Over the generations, she has introduced English mastiffs, for their large bones and heads; great Pyrenees, for some additional bulk; Akitas, for their shorter ears; and Irish wolfhounds, for their height and length. But all along, Schwarz said, her focus was temperament - creating a decidedly nonpredatory companion dog that "doesn't bark, whine, dig and wants to be with you and doesn't mind leaving the property."
(If this all sounds like messed-up canine eugenics, remember that all dog breeds began this way - by selecting for certain traits.)

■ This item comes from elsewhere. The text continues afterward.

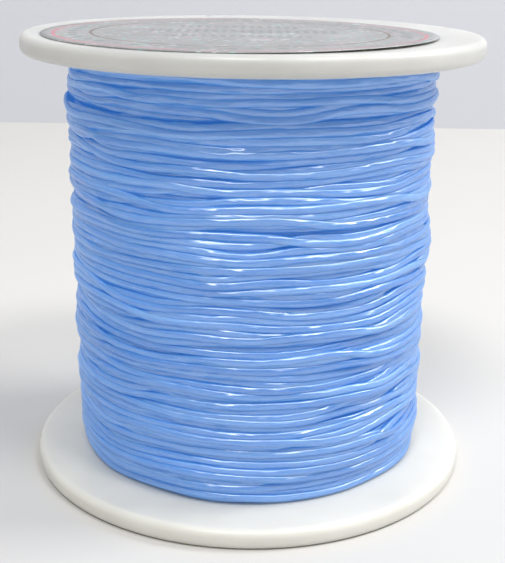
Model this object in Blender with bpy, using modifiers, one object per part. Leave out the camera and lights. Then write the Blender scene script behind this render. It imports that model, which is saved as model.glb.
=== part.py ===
"""Small moulded spool wound with coloured monofilament line, standing on one flange.

Metres, +Z up along the spool's axis, origin at the middle of the face it stands on.
-Y is the side towards the viewer; the slits that hold the line's end are on the far side.
"""

import math

import bpy
from mathutils import Vector

# Driving dimensions
FLANGE_RADIUS = 0.0230
FLANGE_THICKNESS = 0.0020
SPOOL_HEIGHT = 0.0452
RIM_ROUNDING = 0.0007
CORE_RADIUS = 0.0065
CORE_WALL = 0.0009
BORE_RADIUS = 0.0045
COLLAR_LENGTH = 0.0060
WINDING_RADIUS = 0.0186
LABEL_RADIUS = 0.0192
LABEL_THICKNESS = 0.0002
LABEL_OFFSET = Vector((-0.0013, -0.0029))
LINE_DIAMETER = 0.0008

# Details
JOINT_GAP = 0.0001
LABEL_GAP = 0.00002
BORE_CHAMFER = 0.0005
COLLAR_CHAMFER = 0.0003
FLANGE_FILLET = 0.0004
WINDING_SHOULDER = 0.0012
SLIT_WIDTH = LINE_DIAMETER + 0.0001
SLIT_DEPTH = 0.0026
SLIT_AZIMUTH = math.radians(104)
ANCHOR_HOLE_RADIUS = LINE_DIAMETER / 2 + 0.0002
ANCHOR_HOLE_HEIGHT = 0.0100

TURN_STEPS = 72
CORE_STEPS = 48
ARC_STEPS = 4

MILKY_PLASTIC = ("milky_plastic", (0.74, 0.74, 0.71), 0.38)
CORE_PLASTIC = ("core_plastic", (0.82, 0.82, 0.79), 0.42)
LINE_BLUE = ("line_blue", (0.18, 0.34, 0.68), 0.24)
LABEL_FOIL = ("label_foil", (0.40, 0.40, 0.40), 0.38)


def clear_scene():
    for old in list(bpy.data.objects):
        bpy.data.objects.remove(old, do_unlink=True)


def new_collection(name):
    collection = bpy.data.collections.new(name)
    bpy.context.scene.collection.children.link(collection)
    return collection


def material(description):
    """A Principled material from its name, colour and roughness, made once."""
    name, colour, roughness = description
    found = bpy.data.materials.get(name)
    if found:
        return found
    made = bpy.data.materials.new(name)
    made.use_nodes = True
    shader = made.node_tree.nodes["Principled BSDF"]
    shader.inputs["Base Color"].default_value = (*colour, 1.0)
    shader.inputs["Roughness"].default_value = roughness
    shader.inputs["Metallic"].default_value = 0.0
    return made


def arc(centre, radius, start_degrees, end_degrees):
    """Points of a round corner in the (radius, height) plane, both ends included."""
    points = []
    for step in range(ARC_STEPS + 1):
        angle = math.radians(start_degrees + (end_degrees - start_degrees) * step / ARC_STEPS)
        points.append((centre[0] + radius * math.cos(angle), centre[1] + radius * math.sin(angle)))
    return points


def turned(name, outline, steps, look, collection):
    """A closed ring turned about +Z from an outline that runs down its outer side."""
    mesh = bpy.data.meshes.new(name)
    vertices = [(radius, 0.0, height) for radius, height in outline]
    edges = [(i, (i + 1) % len(outline)) for i in range(len(outline))]
    mesh.from_pydata(vertices, edges, [])
    ring = bpy.data.objects.new(name, mesh)
    collection.objects.link(ring)
    screw = ring.modifiers.new("turn", "SCREW")
    screw.axis = "Z"
    screw.steps = steps
    screw.render_steps = steps
    screw.use_merge_vertices = True
    screw.merge_threshold = 0.000001
    screw.use_smooth_shade = True
    mesh.materials.append(material(look))
    return ring


def flange_outline():
    """Outline of a flange that lies on z = 0 with its collar pointing up into the core."""
    collar_radius = CORE_RADIUS - CORE_WALL - JOINT_GAP
    collar_top = FLANGE_THICKNESS + COLLAR_LENGTH
    rim = FLANGE_RADIUS - RIM_ROUNDING
    return [
        (BORE_RADIUS + COLLAR_CHAMFER, collar_top),
        (collar_radius - COLLAR_CHAMFER, collar_top),
        (collar_radius, collar_top - COLLAR_CHAMFER),
        (collar_radius, FLANGE_THICKNESS + FLANGE_FILLET),
        (collar_radius + FLANGE_FILLET, FLANGE_THICKNESS),
        *arc((rim, FLANGE_THICKNESS - RIM_ROUNDING), RIM_ROUNDING, 90, 0),
        *arc((rim, RIM_ROUNDING), RIM_ROUNDING, 0, -90),
        (BORE_RADIUS + BORE_CHAMFER, 0.0),
        (BORE_RADIUS, BORE_CHAMFER),
        (BORE_RADIUS, collar_top - COLLAR_CHAMFER),
    ]


def cutter(name, collection):
    """Takes the active object, made as a cutter, out of the part."""
    made = bpy.context.object
    made.name = name
    for owner in list(made.users_collection):
        owner.objects.unlink(made)
    collection.objects.link(made)
    made.hide_render = True
    made.display_type = "WIRE"
    return made


def cut(piece, tool):
    boolean = piece.modifiers.new("cut", "BOOLEAN")
    boolean.operation = "DIFFERENCE"
    boolean.solver = "EXACT"
    boolean.object = tool


def slit_cutter(name, base, collection):
    """A thin radial block across the rim of a flange whose lower face is at that height."""
    middle = FLANGE_RADIUS - SLIT_DEPTH / 4
    bpy.ops.mesh.primitive_cube_add(
        size=1.0,
        location=(
            middle * math.cos(SLIT_AZIMUTH),
            middle * math.sin(SLIT_AZIMUTH),
            base + FLANGE_THICKNESS / 2,
        ),
        rotation=(0.0, 0.0, SLIT_AZIMUTH),
        scale=(SLIT_DEPTH * 1.5, SLIT_WIDTH, FLANGE_THICKNESS * 2),
    )
    return cutter(name, collection)


def make_flange(name, upside_down, parts, cutters):
    """One of the two like flanges, with its line slit in the rim."""
    outline = flange_outline()
    base = 0.0
    if upside_down:
        outline = [(radius, SPOOL_HEIGHT - height) for radius, height in reversed(outline)]
        base = SPOOL_HEIGHT - FLANGE_THICKNESS
    flange = turned(name, outline, TURN_STEPS, MILKY_PLASTIC, parts)
    cut(flange, slit_cutter(name + "_slit_cutter", base, cutters))
    return flange


def make_core_tube(parts, cutters):
    """The tube between the flanges, with the small hole that anchors the line's start."""
    low = FLANGE_THICKNESS + JOINT_GAP + FLANGE_FILLET
    high = SPOOL_HEIGHT - low
    inside = CORE_RADIUS - CORE_WALL
    outline = [(CORE_RADIUS, high), (CORE_RADIUS, low), (inside, low), (inside, high)]
    tube = turned("core_tube", outline, CORE_STEPS, CORE_PLASTIC, parts)
    bpy.ops.mesh.primitive_cylinder_add(
        vertices=16,
        radius=ANCHOR_HOLE_RADIUS,
        depth=CORE_WALL * 4,
        location=(0.0, CORE_RADIUS - CORE_WALL / 2, ANCHOR_HOLE_HEIGHT),
        rotation=(math.pi / 2, 0.0, 0.0),
    )
    cut(tube, cutter("anchor_hole_cutter", cutters))
    return tube


def make_line_winding(parts):
    """Outer shape of all the line's turns, filling the space between the flanges."""
    low = FLANGE_THICKNESS + JOINT_GAP
    high = SPOOL_HEIGHT - low
    inside = CORE_RADIUS + JOINT_GAP
    neck = WINDING_RADIUS - WINDING_SHOULDER
    outline = [
        (inside, high),
        *arc((neck, high - WINDING_SHOULDER), WINDING_SHOULDER, 90, 0),
        *arc((neck, low + WINDING_SHOULDER), WINDING_SHOULDER, 0, -90),
        (inside, low),
    ]
    return turned("line_winding", outline, TURN_STEPS, LINE_BLUE, parts)


def make_top_label(parts):
    """The round foil sticker on the upper flange, a little off its middle."""
    bpy.ops.mesh.primitive_cylinder_add(
        vertices=TURN_STEPS,
        radius=LABEL_RADIUS,
        depth=LABEL_THICKNESS,
        location=(
            LABEL_OFFSET.x,
            LABEL_OFFSET.y,
            SPOOL_HEIGHT + LABEL_GAP + LABEL_THICKNESS / 2,
        ),
    )
    label = bpy.context.object
    label.name = "top_label"
    for owner in list(label.users_collection):
        owner.objects.unlink(label)
    parts.objects.link(label)
    label.data.materials.append(material(LABEL_FOIL))
    return label


def build():
    clear_scene()
    parts = new_collection("fishing_line_spool")
    cutters = new_collection("cutters")
    make_core_tube(parts, cutters)
    make_flange("lower_flange", False, parts, cutters)
    make_flange("upper_flange", True, parts, cutters)
    make_line_winding(parts)
    make_top_label(parts)


build()
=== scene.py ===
"""Looks of a small moulded spool that is wound full with blue line and carries a foil sticker.

Metres, +Z up along the spool's axis, -Y towards the viewer. The line is one tube of its whole
length, from its melted end inside the core to its cut end in the lower flange's slit. It is laid
turn by turn, each turn resting on the ones below it and slipping sideways into their grooves.
"""

import math

import bmesh
import bpy
import numpy as np
from mathutils import Matrix, Vector


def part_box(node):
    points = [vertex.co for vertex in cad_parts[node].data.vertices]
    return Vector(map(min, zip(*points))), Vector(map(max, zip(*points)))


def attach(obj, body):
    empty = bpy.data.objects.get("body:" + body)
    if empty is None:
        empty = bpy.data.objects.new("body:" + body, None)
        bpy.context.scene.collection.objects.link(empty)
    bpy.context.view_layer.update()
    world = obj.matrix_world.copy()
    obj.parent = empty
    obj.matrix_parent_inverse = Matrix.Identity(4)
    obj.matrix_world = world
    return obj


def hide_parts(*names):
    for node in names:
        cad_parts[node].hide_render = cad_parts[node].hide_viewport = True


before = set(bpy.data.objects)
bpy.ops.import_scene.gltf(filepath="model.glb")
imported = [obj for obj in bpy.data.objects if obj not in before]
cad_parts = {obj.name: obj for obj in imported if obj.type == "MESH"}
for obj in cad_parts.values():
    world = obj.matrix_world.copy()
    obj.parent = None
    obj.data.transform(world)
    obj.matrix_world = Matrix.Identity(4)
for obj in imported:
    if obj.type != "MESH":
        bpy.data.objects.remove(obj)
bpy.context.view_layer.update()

# Sizes that the CAD nodes' boxes give
WINDING_LOW, WINDING_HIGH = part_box("line_winding")
LABEL_LOW, LABEL_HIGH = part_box("top_label")
FLANGE_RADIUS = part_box("lower_flange")[1].x
SPOOL_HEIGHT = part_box("upper_flange")[1].z
CORE_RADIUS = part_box("core_tube")[1].x
WINDING_RADIUS = WINDING_HIGH.x
LABEL_CENTRE = (LABEL_LOW + LABEL_HIGH) / 2
LABEL_RADIUS = (LABEL_HIGH.x - LABEL_LOW.x) / 2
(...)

The result is big, shaggy and dusky gray to brown, but never the white of Jon Snow's Ghost, because Schwarz figures pale fur would have stood out too much in the prehistoric flora and impeded hunting. Brown, the paleontologist, isn't so sure about that. She thinks white is "feasible," gray is likely, and only black is impossible, because "we know for sure that black coats showed up in modern wolves from breeding with Native American dogs."
Brown, who had not heard of Schwarz's project, deemed it "cool," when told about it. "They have that big, bulky body, which is what I would have imagined," she said of the dogs in photos on Schwarz's website.
Schwarz said the American Alsatian is not really complete, and she has no intention of making it an official, American Kennel Club-recognised breed anyway. That hasn't stopped about 3,000 people across the country from buying one of her puppies and 90 or so others from putting their names on her waiting list. Her daughter, the only other breeder, has a waiting list of about 100, Schwarz said.
Game of Thrones has given demand a bump, but not in a way Schwarz likes. The fiction-motivated customers are looking for their Ghost or Nymeria, she said.
"It sends me people who only want dire wolves. They don't care about the animal," she said. "They're very sensitive, loving, kind dogs. They don't want to fight."
Yes, they're "intimidating-looking," she said. But "they're just so intuitive. You look into their eyes and see their soul."
Kind of like Arya did to Nymeria, before the wolf turned her back and returned to the Riverlands.